*Data*

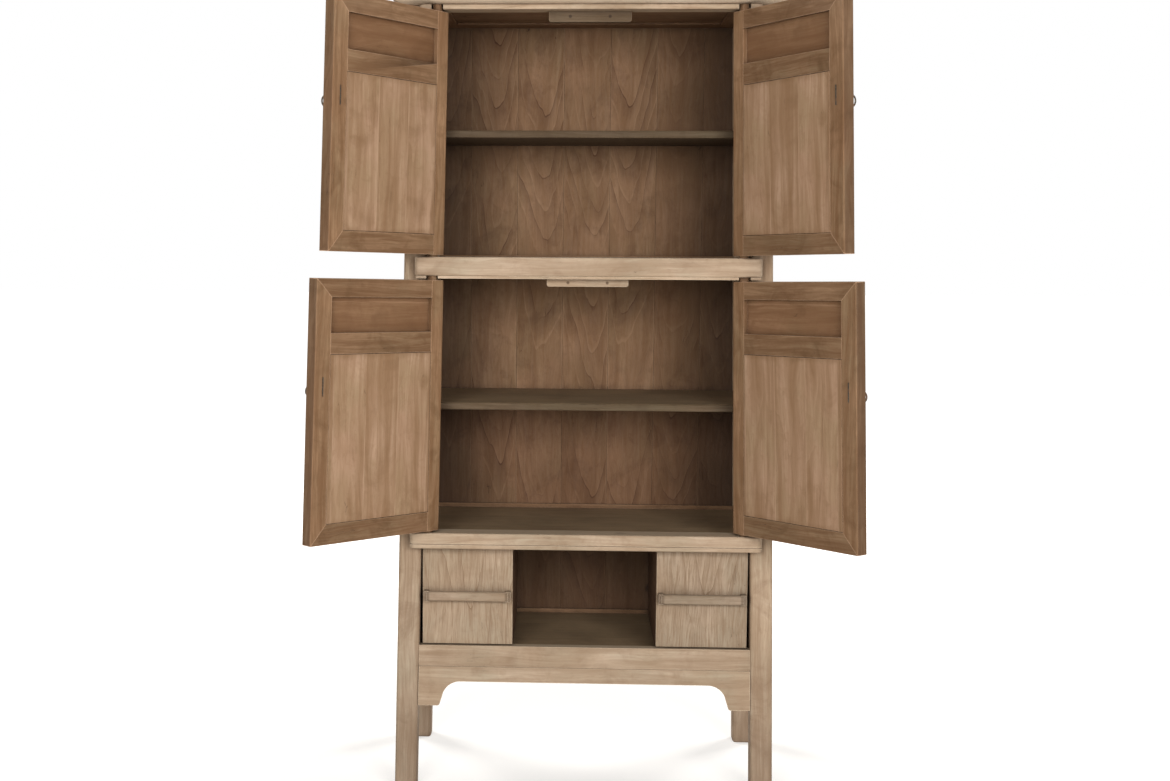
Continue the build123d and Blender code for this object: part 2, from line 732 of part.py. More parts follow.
def door_pieces(side_name, storey, angle, opening_bottom, opening_top, socket_z):
    side = sides[side_name]
    turn = swing(side, angle)
    bottom = opening_bottom + door_bottom_gap
    top = opening_top - door_top_gap
    lower_pin_end = opening_bottom - pin_length
    upper_pin_end = socket_z + pin_length
    face_y = pivot_y - door_thickness / 2
    name = f"{storey}_{side_name}"

    def upright(y):
        return Plane(turn * front_plane(y).location)

    def level(z):
        return Plane(turn * Plane.XY.offset(z).location)

    def hinge_section(z):
        return Plane(turn * lean_plane(side, pivot_x(z), z, pivot_y).location)

    def inner_edge(z):
        return pivot_x(z) + hinge_reach - hinge_stile_width

    free_edge = door_gap / 2
    stile_edge = free_edge + free_stile_width
    panel_bottom = bottom + door_bottom_rail
    top_rail_bottom = top - door_top_rail
    lock_top = top_rail_bottom - door_top_panel
    lock_bottom = lock_top - door_lock_rail

    def panel_corners(low, high, lap):
        # corners of a panel that laps into its frame, or stops short of it for a negative lap
        low_edge = low - lap
        high_edge = high + lap
        return [
            (side * (stile_edge - lap), low_edge),
            (side * (inner_edge(low_edge) + lap), low_edge),
            (side * (inner_edge(high_edge) + lap), high_edge),
            (side * (stile_edge - lap), high_edge),
        ]

    # both panels float in grooves, and the tall one has a raised field on the inside
    with BuildPart() as panels:
        for low, high in ((panel_bottom, lock_bottom), (lock_top, top_rail_bottom)):
            with BuildSketch(upright(face_y + door_thickness - door_panel_inset)):
                with BuildLine():
                    Polyline(*panel_corners(low, high, door_groove), close=True)
                make_face()
            extrude(amount=door_panel_thickness)
        field_plane = upright(face_y + door_thickness + door_field_rise)
        with BuildSketch(field_plane):
            with BuildLine():
                Polyline(*panel_corners(panel_bottom, lock_bottom, -door_field_gap), close=True)
            make_face()
        extrude(amount=door_panel_inset + door_field_rise)
        field_face = panels.faces().sort_by(Axis(field_plane.origin, field_plane.z_dir))[0]
        fillet(field_face.edges(), door_field_round)
    save(panels.part, f"door_panels_{name}")

    # waste outside the rounded free edge
    with BuildPart() as edge_waste:
        with BuildSketch(level(bottom)):
            with Locations((side * (free_edge + free_edge_round / 2), pivot_y)):
                Rectangle(free_edge_round, door_thickness)
            with Locations((side * (free_edge + free_stile_width / 2), pivot_y)):
                RectangleRounded(free_stile_width, door_thickness, free_edge_round, mode=Mode.SUBTRACT)
        extrude(amount=top - bottom)

    # three rails: the outer two are mitred to the free stile and all butt the hinge stile
    with BuildPart() as rails:
        for low, high, low_corner, high_corner in (
            (bottom, panel_bottom, free_edge, stile_edge),
            (lock_bottom, lock_top, stile_edge, stile_edge),
            (top_rail_bottom, top, stile_edge, free_edge),
        ):
            with BuildSketch(upright(face_y)):
                with BuildLine():
                    Polyline(
                        (side * low_corner, low),
                        (side * inner_edge(low), low),
                        (side * inner_edge(high), high),
                        (side * high_corner, high),
                        close=True,
                    )
                make_face()
            extrude(amount=-door_thickness)
            tenon_start = stile_edge - door_tenon_length
            tenon_end = inner_edge(low) + door_tenon_length
            with BuildSketch(upright(face_y + (door_thickness - door_tenon_thickness) / 2)):
                with Locations((side * (tenon_start + tenon_end) / 2, (low + high) / 2)):
                    Rectangle(tenon_end - tenon_start, high - low - 2 * door_tenon_shoulder)
            extrude(amount=-door_tenon_thickness)
        add(panels.part, mode=Mode.SUBTRACT)
        add(edge_waste.part, mode=Mode.SUBTRACT)
    save(rails.part, f"door_rails_{name}")

    with BuildPart() as free_stile:
        with BuildSketch(upright(face_y)):
            with BuildLine():
                Polyline(
                    (side * free_edge, bottom),
                    (side * stile_edge, panel_bottom),
                    (side * stile_edge, top_rail_bottom),
                    (side * free_edge, top),
                    close=True,
                )
            make_face()
        extrude(amount=-door_thickness)
        add(panels.part, mode=Mode.SUBTRACT)
        add(rails.part, mode=Mode.SUBTRACT)
        add(edge_waste.part, mode=Mode.SUBTRACT)

    # hinge stile with a pin turned on each end
    with BuildPart() as hinge_stile:
        section_centre = side * (hinge_reach - hinge_stile_width / 2)
        with BuildSketch(hinge_section(bottom - leg_size)) as section:
            with Locations((section_centre, 0)):
                Rectangle(hinge_stile_width, door_thickness)
            outer_corners = section.vertices().group_by(Axis.X)[-1 if side > 0 else 0]
            fillet(outer_corners, hinge_stile_round)
        extrude(amount=up_lean(top - bottom + 2 * leg_size))
        split(bisect_by=level(bottom), keep=Keep.TOP)
        split(bisect_by=level(top), keep=Keep.BOTTOM)
        with BuildSketch(hinge_section(lower_pin_end)):
            Circle(pin_radius)
        extrude(amount=up_lean(upper_pin_end - lower_pin_end))
        add(panels.part, mode=Mode.SUBTRACT)
        add(rails.part, mode=Mode.SUBTRACT)
    save(hinge_stile.part, f"hinge_stile_{name}")

    # ring pull: plate, split pin with an eye, and the ring that hangs in the eye
    pull_z = (bottom + top) / 2 + pull_above_middle
    pull_place = (side * pull_x, pull_z)
    eye_plane = Plane(upright(face_y).location * Location((side * pull_x, pull_z, eye_standoff)))
    back_y = face_y + door_thickness
    with BuildPart() as pull_mount:
        with BuildSketch(upright(face_y)):
            with Locations(pull_place):
                Circle(plate_radius)
        extrude(amount=plate_rise, taper=plate_slope)
        with BuildSketch(upright(back_y)):
            with Locations(pull_place):
                Circle(eye_wire)
        extrude(amount=door_thickness + eye_standoff - eye_radius)
        eye_profile = Plane(origin=eye_plane.origin, x_dir=eye_plane.z_dir, z_dir=eye_plane.y_dir)
        with BuildSketch(eye_profile):
            with Locations((eye_radius, 0)):
                Circle(eye_wire)
        revolve(axis=Axis(eye_plane.origin, eye_plane.x_dir), revolution_arc=360)
        with BuildSketch(upright(back_y)):
            with Locations(pull_place):
                Rectangle(pin_leg_width, 2 * pin_leg_length)
        extrude(amount=-pin_leg_thickness)
    save(pull_mount.part, f"pull_mount_{name}")

    with BuildPart() as pull_ring:
        ring_profile = Plane(origin=eye_plane.origin, x_dir=eye_plane.y_dir, z_dir=eye_plane.x_dir)
        with BuildSketch(ring_profile):
            Circle(ring_wire)
        ring_centre = eye_plane.origin - eye_plane.y_dir * ring_radius
        revolve(axis=Axis(ring_centre, eye_plane.z_dir), revolution_arc=360)
    save(pull_ring.part, f"pull_ring_{name}")

    with BuildPart() as drilled_stile:
        add(free_stile.part)
        add(pull_mount.part, mode=Mode.SUBTRACT)
    save(drilled_stile.part, f"free_stile_{name}")


lower_storey = (lower_opening_z, mid_lip_z, mid_rail_z)
upper_storey = (upper_opening_z, top_rail_z, carcass_height)
door_pieces("left", "upper", angle_upper_left, *upper_storey)
door_pieces("right", "upper", angle_upper_right, *upper_storey)
door_pieces("left", "lower", angle_lower_left, *lower_storey)
door_pieces("right", "lower", angle_lower_right, *lower_storey)
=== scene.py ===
import json
import math
import random
from functools import partial

import bpy
from mathutils import Matrix, Vector

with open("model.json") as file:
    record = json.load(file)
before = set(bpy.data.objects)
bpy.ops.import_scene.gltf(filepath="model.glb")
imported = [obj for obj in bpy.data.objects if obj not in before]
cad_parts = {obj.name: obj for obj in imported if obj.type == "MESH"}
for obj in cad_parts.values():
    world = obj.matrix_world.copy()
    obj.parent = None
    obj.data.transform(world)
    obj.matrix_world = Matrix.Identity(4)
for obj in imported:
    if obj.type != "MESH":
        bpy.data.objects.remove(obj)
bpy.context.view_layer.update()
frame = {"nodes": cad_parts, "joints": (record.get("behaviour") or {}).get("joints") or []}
nodes = frame["nodes"]
joints = {joint["name"]: joint for joint in frame["joints"]}
print("frame loaded:", len(nodes), "nodes")


# small helpers

def linear(hexColour):
    values = [int(hexColour[i:i + 2], 16) / 255 for i in (1, 3, 5)]
    return [v / 12.92 if v <= 0.04045 else ((v + 0.055) / 1.055) ** 2.4 for v in values] + [1.0]


def addNode(tree, kind, inputs=None, **settings):
    # inputs: socket name or number to a value, another node or one of its outputs
    node = tree.nodes.new("ShaderNode" + kind)
    for name, value in settings.items():
        setattr(node, name, value)
    for key, value in (inputs or {}).items():
        if isinstance(key, str):
            socket = next(s for s in node.inputs if s.enabled and s.name == key)
        else:
            socket = node.inputs[key]
        if isinstance(value, bpy.types.Node):
            value = next(output for output in value.outputs if output.enabled)
        if isinstance(value, bpy.types.NodeSocket):
            tree.links.new(value, socket)
        else:
            socket.default_value = value
    return node


def newMaterial(name):
    material = bpy.data.materials.new(name)
    material.use_nodes = True
    material.node_tree.nodes.clear()
    return material, partial(addNode, material.node_tree)


def seenDirectly(add):
    # 1 for what the camera or a reflection sees, 0 for the light that falls on other things
    rays = add("LightPath")
    return add("Math", {0: rays.outputs["Is Camera Ray"], 1: rays.outputs["Is Glossy Ray"]},
               operation="MAXIMUM")


# camera, at the height of someone standing in front

viewpoint = {
    "place": (-0.0443, -3.9816, 1.332),  # metres
    "yaw": 2.60, "pitch": -5.67, "roll": 0.26,  # degrees
    "lens": 50.02, "sensor": 36.0,  # mm
    "shiftX": 0.0779,
}


def addCamera(look):
    data = bpy.data.cameras.new("camera")
    data.lens = look["lens"]
    data.sensor_width = look["sensor"]
    data.shift_x = look["shiftX"]
    camera = bpy.data.objects.new("camera", data)
    bpy.context.scene.collection.objects.link(camera)
    turn = Matrix.Rotation(math.radians(look["yaw"]), 4, "Z")
    tip = Matrix.Rotation(math.radians(90 + look["pitch"]), 4, "X")
    roll = Matrix.Rotation(math.radians(look["roll"]), 4, "Z")
    camera.matrix_world = Matrix.Translation(look["place"]) @ turn @ tip @ roll
    bpy.context.scene.camera = camera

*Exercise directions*
Retype exactly, and only, the lines from the one containing "lower_storey = (lower_opening_z, mid_lip_z, mid_rail_z)" through the one containing "before = set(bpy.data.objects)", both included.

*Solved problem*
lower_storey = (lower_opening_z, mid_lip_z, mid_rail_z)
upper_storey = (upper_opening_z, top_rail_z, carcass_height)
door_pieces("left", "upper", angle_upper_left, *upper_storey)
door_pieces("right", "upper", angle_upper_right, *upper_storey)
door_pieces("left", "lower", angle_lower_left, *lower_storey)
door_pieces("right", "lower", angle_lower_right, *lower_storey)
=== scene.py ===
import json
import math
import random
from functools import partial

import bpy
from mathutils import Matrix, Vector

with open("model.json") as file:
    record = json.load(file)
before = set(bpy.data.objects)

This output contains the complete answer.